Instructions to follow:
Return the lines exactly as they stand, from the first of the material through the line containing "film's colour over".

· · ·

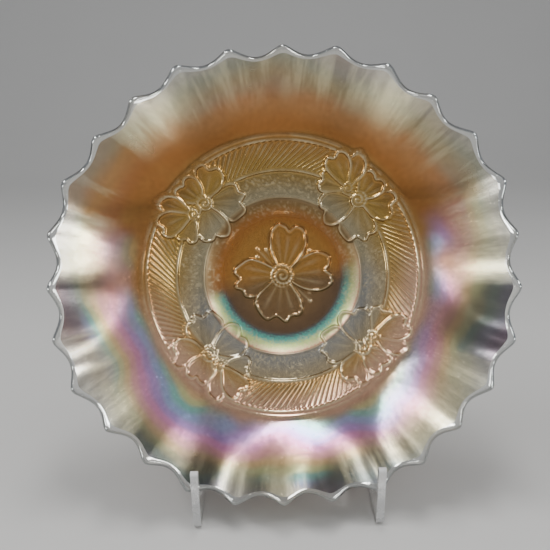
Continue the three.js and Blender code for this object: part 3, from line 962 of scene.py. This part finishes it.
class LustreFilm:
    """The film's colour over the inner face, by its place round the axis and out from it."""

    def __init__(self, mixer, bowl):
        self.mixer = mixer
        self.silver, self.cream = tuple(bowl.silver), tuple(bowl.cream)
        self.gold, self.amber = tuple(bowl.gold), tuple(bowl.amber)
        self.flat, self.radius, self.degrees = polar_place(mixer)
        # The film ran and pooled unevenly, so its bands wander in and out and round.
        self.drift = mixer.noise(self.flat, 26.0)
        self.tints = mixer.parts(mixer.noise(self.flat, 19.0, output="Color"))
        sway = mixer.scaled(self.tints[1], 12.0, -6.0)
        self.around = mixer.math("WRAP", mixer.plus(self.degrees, sway), 360.0, 0.0)
        self.film_radius = self.wandering_radius()
        start = mixer.scaled(self.drift, 10.0, 81.0)
        self.on_flare = mixer.eased(mixer.minus(self.radius, start), 0.0, 15.0)

    def round_share(self, stops):
        return self.mixer.share_ramp(self.around, stops)

    def wandering_radius(self):
        """The radius by which the bands are coloured: it drifts, and lags where the amber runs out."""
        mixer = self.mixer
        wander = mixer.times(mixer.minus(self.drift, 0.5), 16.0)
        loose = mixer.math("MAXIMUM", mixer.eased(self.radius, 60.0, 80.0), 0.25)
        radius = mixer.scaled(wander, loose, self.radius)
        reach = mixer.times(self.round_share(AMBER_REACH), mixer.eased(self.radius, 74.0, 92.0))
        return mixer.scaled(reach, -17.0, radius)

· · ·

Solution to the problem:
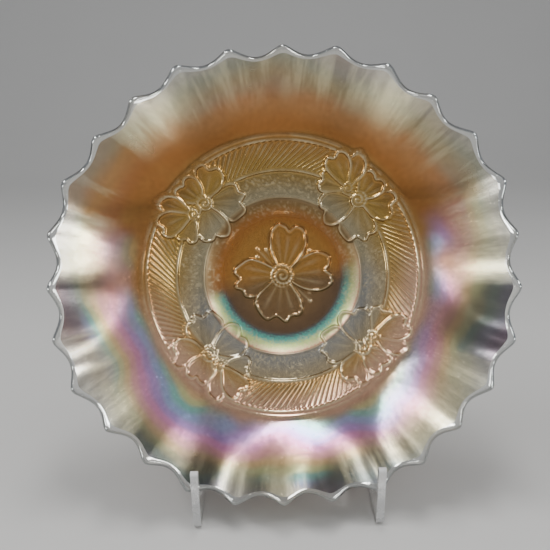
Continue the three.js and Blender code for this object: part 3, from line 962 of scene.py. This part finishes it.
class LustreFilm:
    """The film's colour over the inner face, by its place round the axis and out from it."""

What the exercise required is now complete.